I write all this because now those of us in the US who care about the planet and our fellow humans must mount a vigorous defense. We have seen decency, competence and compassion rejected by an electorate which is uneducated, propagandized, angry and selfish, and must now fight to keep the flame alive through a dark period in our history.

We Atheopagans are good at holding something beautiful in our hearts even when it’s not safe to express it. We’re a religious minority both in being Pagans and in being atheists. We aspire to a better, kinder world, and know we can help to build it even when confronted with avarice and cruelty.

I spent last week in Washington with hundreds of goodhearted people deeply invested in that better world, who have devoted their lives to helping to implement a vision for how we can live in relation to our planet home. It warmed me despite the frigid temperatures to know that so many, in so many places and organizations, are working to advance these values as hard as they can.

They may not identify as Atheopagans, but I’d bet a lot of them might if they had ever heard of us.

So I say this: find and build alliances. Build community around shared values, even if it’s just a dinner club that meets once a month to share food and talk about something important. Stand up for those the Trump regime will target. Don’t make it easy for them. Live the Atheopagan Principles and be a beacon for those around you. Care for yourself and your communities with rituals and kindness and generosity.
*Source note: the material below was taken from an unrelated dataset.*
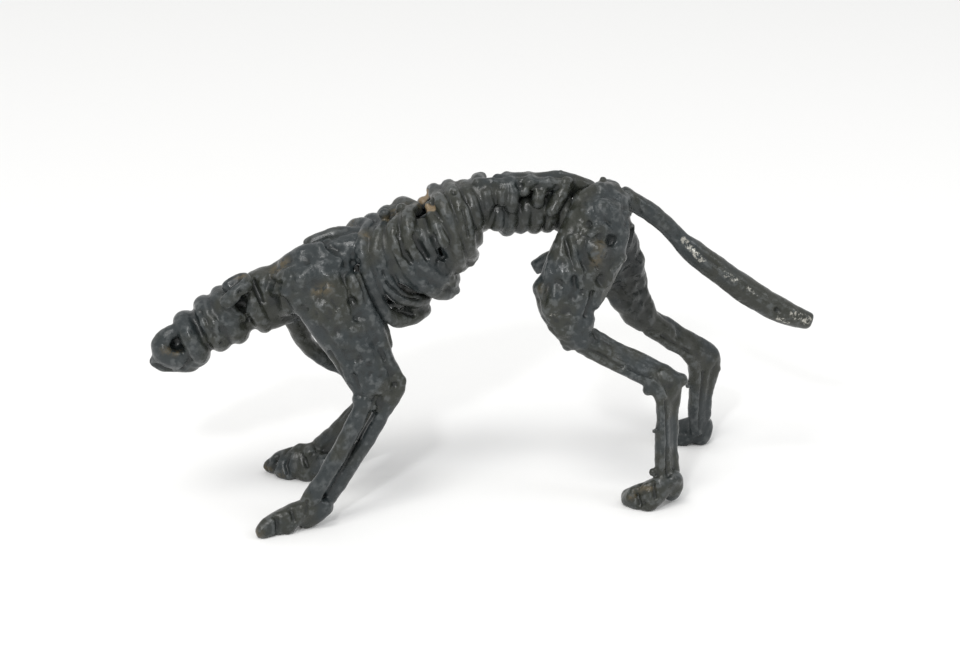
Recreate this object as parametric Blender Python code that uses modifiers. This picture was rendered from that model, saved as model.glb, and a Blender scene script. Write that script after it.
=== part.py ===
"""Prowling hound, bent and brazed from thick wire. Metres, +Z up, head towards -X.

The pose is laid out in a side view of the dog. A place there is (across, down, side):
two pixels of that view, and how far the point lies from the dog's midline, negative on
its left side. A place in a paw is (across, down, height above the ground) instead. Both,
and the widths of the built-up flesh, are millimetres on a dog of the drawn length.
"""

import math

import bmesh
import bpy
import numpy as np
from mathutils import Matrix, Vector

# Driving sizes
LENGTH = 0.180
ROD = 0.0041
WIRE = 0.0035
WAIST_WIRE = 0.0032
STUB_THICKNESS = 0.0040
GAP = 0.0003

# The side view: a camera that looks at the dog from its left, a little from the front and above
DRAWN_LENGTH_MM = 180.0
MM = LENGTH / DRAWN_LENGTH_MM
PIXEL = 0.2667 * MM
VIEW_SIZE = (960, 645)
VIEW_AZIMUTH = math.radians(-11.0)
VIEW_ELEVATION = math.radians(20.0)
VIEW_DISTANCE = 700.0 * MM
VIEW_TARGET = Vector((0.0, 0.0, 48.3 * MM))
VIEW_BACK = Vector((
    math.sin(VIEW_AZIMUTH) * math.cos(VIEW_ELEVATION),
    -math.cos(VIEW_AZIMUTH) * math.cos(VIEW_ELEVATION),
    math.sin(VIEW_ELEVATION),
))
VIEW_RIGHT = Vector((0.0, 0.0, 1.0)).cross(VIEW_BACK).normalized()
VIEW_UP = VIEW_BACK.cross(VIEW_RIGHT)
VIEW_EYE = VIEW_TARGET + VIEW_BACK * VIEW_DISTANCE
VIEW_FOCAL = VIEW_DISTANCE / PIXEL

# How finely the solids are made
TRACE_STEP = 1.1 * MM
COIL_STEP = 2.9 * MM
WIRE_STEP = 3.8 * MM
ROD_STEP = 4.2 * MM
WIRE_SIDES = 6
ROD_SIDES = 8
LOFT_SIDES = 16
MELT_VOXEL = 0.8 * MM
MELT_STEP = 2.2 * MM
MELT_LOSS_MM = 0.25
PAW_FACES = 240
FLESH_FACES = 290
TAIL_SIDES = 10
BEND_STEPS = 24
WELD = 0.00003
ROOM = GAP * 1.25

# How wires that run into each other are pressed apart
CONTACT_SPARE = GAP / 2
PRESS_ROUNDS = 90
PRESS_SHARE = 0.75
SAME_STRETCH = 2.4

# Spine, from the withers over the ribs and the waist coil into the croup
SPINE = [
    (306, 248, 0), (322, 239, 0), (340, 234, 0), (356, 236, 0), (372, 241, 0), (386, 238, 0),
    (400, 234, 0), (415, 229, 0), (427, 224, 0), (438, 215, 0), (451, 205, 0), (466, 202, 0),
    (477, 200, 0), (488, 190, 0), (502, 184, 0), (530, 183, 0), (555, 181, 0), (578, 185, 0),
    (592, 190, 0),
]

# Ribs: the top over the spine, the left side going down, and the lowest place on the midline
RIBS = {
    "rib_1": ((375, 225), [(365, 238, -6), (363, 252, -9), (366, 268, -10), (370, 286, -10.4),
                           (376, 304, -10.4), (385, 317, -10), (398, 322, -8.5), (411, 319, -6.5),
                           (421, 313, -3.6)], (426, 307)),
    "rib_2": ((388, 224), [(378, 232, -6), (375, 246, -9), (376, 263, -10.2), (381, 279, -10.5),
                           (392, 292, -10.3), (405, 300, -8.6), (418, 301, -5.8)], (427, 295)),
    "rib_3": ((403, 219), [(391, 226, -6), (392, 240, -9.4), (400, 256, -10.4), (409, 270, -10.5),
                           (420, 282, -10), (433, 290, -8), (444, 293, -4.6)], (451, 290)),
    "rib_4": ((418, 210), [(406, 220, -6), (409, 234, -9.4), (416, 251, -10.4), (425, 267, -10.5),
                           (437, 276, -8.8), (448, 281, -5)], (455, 279)),
    "rib_5": ((439, 198), [(438, 203, -5.4), (446, 215, -8.2), (454, 229, -9.4), (460, 242, -9),
                           (463, 254, -6.8), (462, 263, -3.6)], (463, 264)),
    "rib_6": ((452, 188), [(452, 199, -5.5), (458, 213, -8.2), (464, 228, -8.8), (468, 241, -7.4),
                           (471, 252, -4.2)], (472, 254)),
    "rib_7": ((466, 186), [(467, 198, -5), (471, 212, -7.3), (473, 226, -7.2), (476, 238, -4.3)],
              (478, 241)),
    "rib_8": ((481, 186), [(482, 194, -4.3), (482, 208, -6), (482, 221, -5.3), (485, 230, -2.9)],
              (487, 231)),
}

# Short ribs: each starts beside the spine and ends free on the flank
SHORT_RIBS = {
    "short_rib_1": [(419, 216, -4.2), (424, 226, -7.8), (429, 237, -9.8), (432, 248, -10.4),
                    (429, 258, -10.4)],
    "short_rib_2": [(429, 211, -4.2), (435, 220, -8), (442, 232, -10), (450, 244, -10.6)],
}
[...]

These are hard times. I won’t deny it. The pathway to a better future is obscured by dark clouds and hard to discern. But I remain certain that it exists.

It exists.

And you’re a part of it, and I am. We all are.

Tomorrow, surrounded by billionaire cronies, Donald Trump will place his hand on a bible he has no regard for and lie his way through the oath of office. Again.

They have power, but so do we.

Be of stout heart. Engage with this community for support, to be seen and known.

We will endure, first, and then thrive.